If you want the implementation to be faster than O(n),
then you have some options:
Implement a heap yourself. The wikipedia entry describes multiple variants with their properties. This approach is likely to get your the best performance, at the same time the more code you write yourself, the greater the risk of bugs.
Implement a different kind of wrapper: handlee updating the priority by marking the entry as removed, and add a new entry with the revised priority.
This is relatively easy to do (less code), see below, though it has its own caveats.

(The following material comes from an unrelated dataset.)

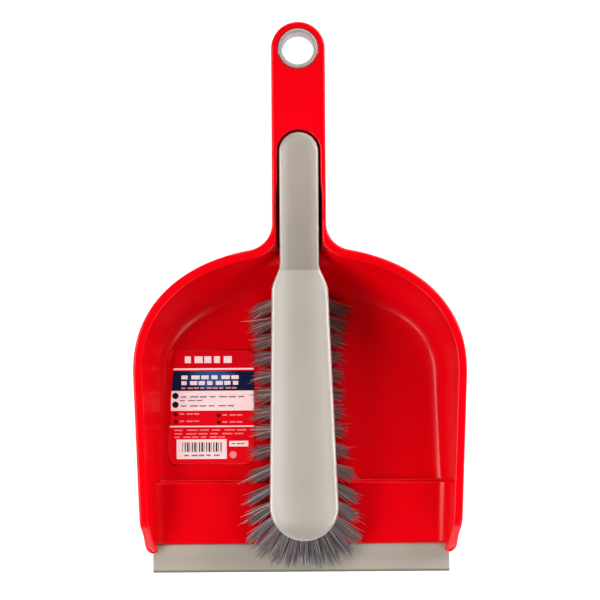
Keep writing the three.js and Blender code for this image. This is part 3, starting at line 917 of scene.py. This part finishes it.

I came across the second idea in Python's documentation,
and applied it to implement a reusable data structure in Java (see caveats at the bottom):
public class UpdatableHeap<T> {
private final PriorityQueue<Node<T>> pq = new PriorityQueue<>(Comparator.comparingInt(node -> node.priority));
private final Map<T, Node<T>> entries = new HashMap<>();
public void addOrUpdate(T value, int priority) {
if (entries.containsKey(value)) {
entries.remove(value).removed = true;
}
Node<T> node = new Node<>(value, priority);
entries.put(value, node);
pq.add(node);
}
public T pop() {
while (!pq.isEmpty()) {
Node<T> node = pq.poll();
if (!node.removed) {
entries.remove(node.value);
return node.value;
}
}
throw new IllegalStateException("pop from empty heap");
}
public boolean isEmpty() {
return entries.isEmpty();
}
private static class Node<T> {
private final T value;
private final int priority;
private boolean removed = false;
private Node(T value, int priority) {
this.value = value;
this.priority = priority;
}
}
}
Note some caveats:
Entries marked removed stay in memory until they are popped
This can be unacceptable in use cases with very frequent updates
The internal Node wrapped around the actual values is an extra memory overhead (constant per entry). There is also an internal Map, mapping all the values currently in the priority queue to their Node wrapper.
Since the values are used in a map, users must be aware of the usual cautions when using a map, and make sure to have appropriate equals and hashCode implementations.